Small purchases that can improve adherence
- A warm top layer for early-morning garage or balcony workouts
- A decent floor mat for mobility, yoga, or Pilates sessions
- Simple storage so bands and handles are visible and easy to grab
- Compact seating or bench support for presses, rows, and split squat variations
That last one deserves attention. A folding weight bench can dramatically expand your exercise options without turning your living room into a full-time gym. Incline presses, supported rows, Bulgarian split squats, step-ups, hip thrusts, and seated shoulder work all become easier to program.
If you are building a weather-proof, privacy-proof routine, start here
You do not need to overhaul your life. You need a fallback system. Ask yourself one question: if the gym feels uncomfortable this week or the roads are bad, do you already know exactly what workout you will do at home?
If the answer is no, fix that first.
Your quick home training framework
- Pick 4 movement patterns: squat, hinge, push, pull
- Add 1 core move: dead bug, plank, or hollow-body hold
- Add 1 conditioning finisher: fast step-ups, shadow boxing, band sprints, or mountain climbers
- Set a timer for 30 to 40 minutes and keep transitions tight
A practical template for small spaces
- Goblet squat or banded squat: 3 to 4 sets of 8 to 12
- Romanian deadlift with bands or dumbbells: 3 to 4 sets of 8 to 12
- Push-up, floor press, or bench press: 3 to 4 sets of 6 to 15
- One-arm row or band row: 3 to 4 sets of 10 to 15
- Front plank or dead bug: 2 to 3 rounds
- 5-minute finisher: alternating step-ups or band thrusters
That is enough to build a resilient weekly plan. Two to four sessions like this can maintain momentum through weather disruptions, packed schedules, and gym annoyances.

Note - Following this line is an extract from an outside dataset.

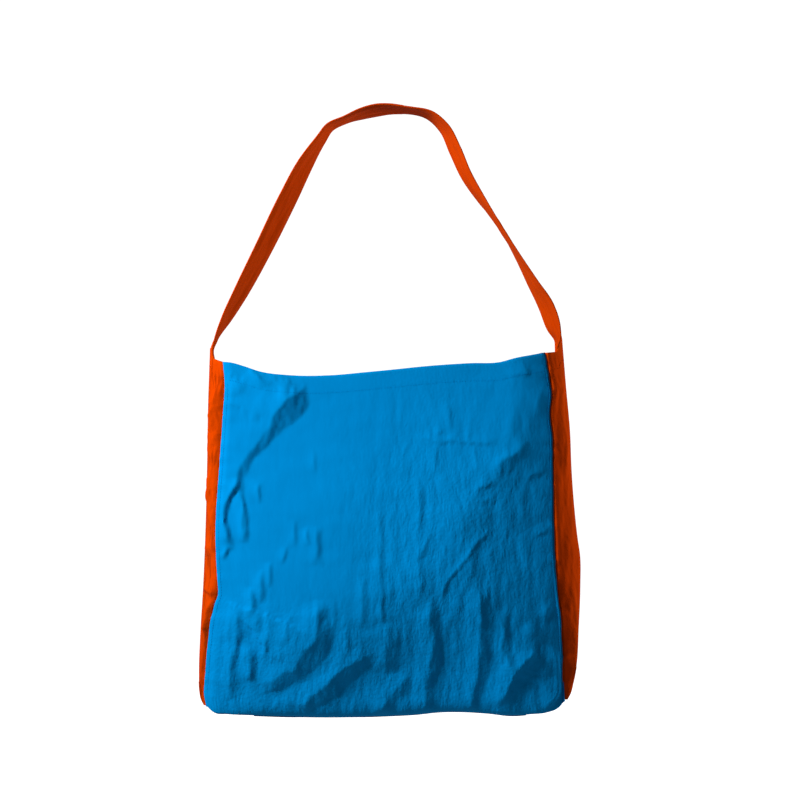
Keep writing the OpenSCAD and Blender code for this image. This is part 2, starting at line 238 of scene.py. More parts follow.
FRONT_FOLDS = [
    # The long fold that sweeps down the upper left, and its tails.
    (
        [(-86, 348), (-103.5, 335), (-111, 327), (-118, 318), (-124.5, 306), (-133.5, 294), (-140, 286.4),
         (-148.5, 274.4), (-154.5, 264), (-159, 254), (-158, 242), (-156.5, 230)],
        (2, 7.5, 10, 8.5, 6.5, 4.3, 3.9, 3.7, 3.6, 3.4, 3, 2), 60,
        (5, 18, 23, 20, 15, 10, 9, 8, 8, 8, 6, 4),
    ),
    (
        [(-158, 252), (-162, 243), (-167, 234), (-171, 225), (-171.5, 211), (-170, 199), (-168, 189),
         (-164, 181)],
        4.2, 9, 4,
    ),
    ([(-164, 182), (-170, 174), (-176, 168)], 3, 5, 3.4),
    ([(-157, 238), (-153, 226), (-151.5, 214), (-152, 204), (-150.8, 193), (-150.8, 184)], 3.2, 8, 3),
    ([(-135, 248), (-136.5, 238), (-135.8, 226)], 1.8, 7, 3),
    # Short upright folds of the left half.
    ([(-99, 212), (-100, 180)], 1.5, 6, 3),
    ([(-86, 200), (-85, 180)], 1.5, 5, 3),
    ([(-108, 186), (-113, 161)], 1.5, 5, 3),
    ([(-76, 203), (-75, 162)], 2, 10, 6),
    ([(-80, 282), (-80, 258)], 0.9, 4, 2.6),
    ([(-144, 139), (-144, 106)], 3, 7, 5),
    ([(-134, 157), (-134, 124)], 2.6, 6, 4.5),
    ([(-125, 165), (-125, 142)], 1.9, 5, 3.4),
    ([(-147, 78), (-147.5, 38)], 3.6, 8, 8),
    ([(-131, 91), (-130, 66)], 2, 5, 3.6),
    ([(-108, 102), (-107, 80)], 1.3, 5, 3),
    ([(-112, 80), (-113, 60)], 1.3, 5, 3),
    (
        [(-159, 124), (-160, 105), (-161, 87), (-163, 70), (-167, 52), (-168, 36), (-167, 20)],
        (2, 3.2, 3.2, 3, 3.4, 4, 3), 16, (3, 7, 8, 7, 8, 10, 10),
    ),
    # The two curved folds that run down to the left corner.
    (
        [(-75, 126), (-75, 108), (-75.5, 90), (-80, 82), (-88, 74), (-94.6, 66), (-101.4, 56.4),
         (-109, 48.6), (-119, 43), (-128.7, 39), (-137, 34)],
        (3.9, 4.7, 5.5, 6.2, 6.6, 6.6, 6.2, 5.5, 4.7, 3.9, 3.1), 50,
        (10, 12, 14, 18, 20, 20, 19, 17, 15, 14, 12),
    ),
    (
        [(-17, 68), (-37, 62), (-49, 52.5), (-60.5, 44.7), (-68, 37), (-78, 29), (-88, 21), (-99, 13.5)],
        (2.3, 4.7, 5.5, 5.9, 5.9, 5.5, 4.7, 3.1), 20, (8, 13, 16, 18, 18, 17, 14, 10),
    ),
    # Upright folds that hang to the bottom seam, from the middle to the right.
    ([(-45, 96), (-45, 68)], 1.4, 6, 4.5),
    ([(-58, 130), (-59, 84)], 0.9, 6, 4),
    ([(-28, 152), (-27, 95)], 1.2, 8, 6),
    ([(-10, 218), (-10, 150), (-8, 100)], 1.2, 7, 5),
    ([(-5, 104), (-5, 75), (-6, 50)], 3.5, 14, 16),
    ([(16.4, 48), (4, 32), (-7.4, 16), (-14, 7)], 3.5, 14, 14),
    ([(32, 165), (32, 130), (31, 100)], 0.8, 5, 4),
    (
        [(41, 124), (43.5, 98), (44.7, 75), (42.4, 57), (38, 39), (35.6, 20.6), (34.5, 5)],
        (2.3, 3.4, 3.6, 3.6, 3.6, 3.6, 3.1), 14, (8, 10, 10, 11, 11, 11, 10),
    ),
    ([(70, 140), (72, 112)], 1.2, 6, 6),
    (
        [(92, 150), (93.4, 125), (93.4, 91), (93.4, 70), (92, 57), (88, 39), (84, 21), (82, 6)],
        (1.6, 3.5, 4.7, 4.7, 4.7, 3.9, 3.1, 2.7), 13, (8, 12, 15, 15, 14, 12, 10, 9),
    ),
    ([(117, 114), (117.2, 91), (118.3, 75), (121.7, 64), (126.3, 52), (131, 43)], 2.3, 7, 8),
    (
        [(156.8, 79), (146.6, 68), (137.5, 58), (129.6, 49), (124, 36.5), (118, 25), (112.6, 12)],
        (3, 6, 6.5, 6.5, 6, 5, 3), 16, 15,
    ),
    ([(141, 101), (149, 90), (157, 79)], 2.3, 12, 8),
    ([(168, 78), (174, 64), (179.5, 41), (176, 25), (160, 11)], (2, 3.1, 3.5, 3.5, 2.7), 24, 5),
    ([(167, 128), (163.6, 116), (158, 100)], 2, 6, 8),
    # Creases drawn across the cloth.
    ([(103, 198), (86, 178), (70, 159), (50, 132)], 1.1, 3, 2.4),
    (
        [(145, 294), (139, 288), (132, 279), (122, 273.5), (114, 264), (111, 252)],
        (1, 2.2, 2.6, 2.4, 2, 1), 7, (6, 9, 10, 9, 7, 5),
    ),
    ([(112, 253), (98, 246), (86, 243)], 1.4, 5, 4),
    ([(132, 268), (124, 263), (120, 255)], 1, 5, 3),
    ([(112, 288), (88, 291), (60, 292), (32, 293)], 1.4, 8, 3.4),
    ([(58, 303), (45, 300)], 1.1, 4, 2.6),
    ([(62, 332), (64, 299)], 1.2, 5, 3),
    ([(168, 201), (150, 192)], 1.2, 6, 3),
    ([(165, 262), (148, 258), (138, 248)], 1, 6, 4),
    ([(110, 232), (96, 228), (82, 233)], 0.9, 5, 3),
    ([(42, 195), (32, 177), (30, 148)], 1.5, 8, 5),
    ([(47.6, 289), (46, 255)], 1.3, 5, 3),
    # Gathers below the corners of the mouth.
    ([(-148, 367), (-137, 356), (-127, 347)], 2, 10, 4),
    ([(-158, 358), (-156, 338)], 1.6, 8, 8),
    ([(-167.5, 362), (-167, 354)], 0.8, 3, 2.5),
    ([(-107, 360), (-102, 348)], 1.2, 4, 2.6),
    ([(137, 373), (145, 361)], 0.8, 5, 3),
    ([(147, 362), (120, 361)], 0.8, 6, 3),
    ([(156, 343), (155, 330), (158, 316)], 1.2, 6, 7),
]
BACK_FOLDS = [
    ([(110, 352), (128, 320), (148, 282), (158, 240)], (3, 5.5, 5, 2.5), 18, (22, 36, 34, 20)),
    ([(60, 140), (66, 90), (88, 50), (130, 24)], (2.5, 6, 7, 4), 24, (20, 36, 42, 26)),
    ([(-120, 330), (-90, 290), (-84, 240)], 3, 24, 18),
    ([(-40, 180), (-46, 110), (-42, 30)], (2, 4.2, 3.6), 18, (12, 20, 18)),
    ([(-88, 150), (-92, 90), (-86, 20)], (3, 5.8, 4.6), 18, (14, 22, 18)),
    ([(-134, 120), (-140, 70), (-130, 16)], (3, 5.2, 4.2), 16, (12, 19, 16)),
    ([(10, 150), (14, 90), (8, 20)], (2, 4.2, 3.6), 16, (12, 18, 16)),
    ([(104, 140), (100, 100), (108, 60)], 2.8, 12, 12),
    ([(-20, 320), (-14, 260), (-18, 200)], 2, 10, 12),
]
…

The hidden fitness win in all this: control
The recent mix of stories may seem random on the surface. A filming controversy. A winter storm watch. A bargain activewear item. A conversation about doing big things with a smaller budget. But they all point in the same direction. People are craving more control over the conditions around their training.
- Control over privacy
- Control over schedule
- Control over cost
- Control over comfort
That is the real shift. Home fitness is no longer just about saving time. It is about creating a training environment that protects consistency. And consistency is still the most underrated performance enhancer you have.
So if your current setup depends on good weather, a respectful crowd, easy parking, and perfect timing, it is more fragile than it looks. Build the backup plan now. A few compact tools, a simple program, and a little floor space can keep your progress moving when the outside world gets noisy.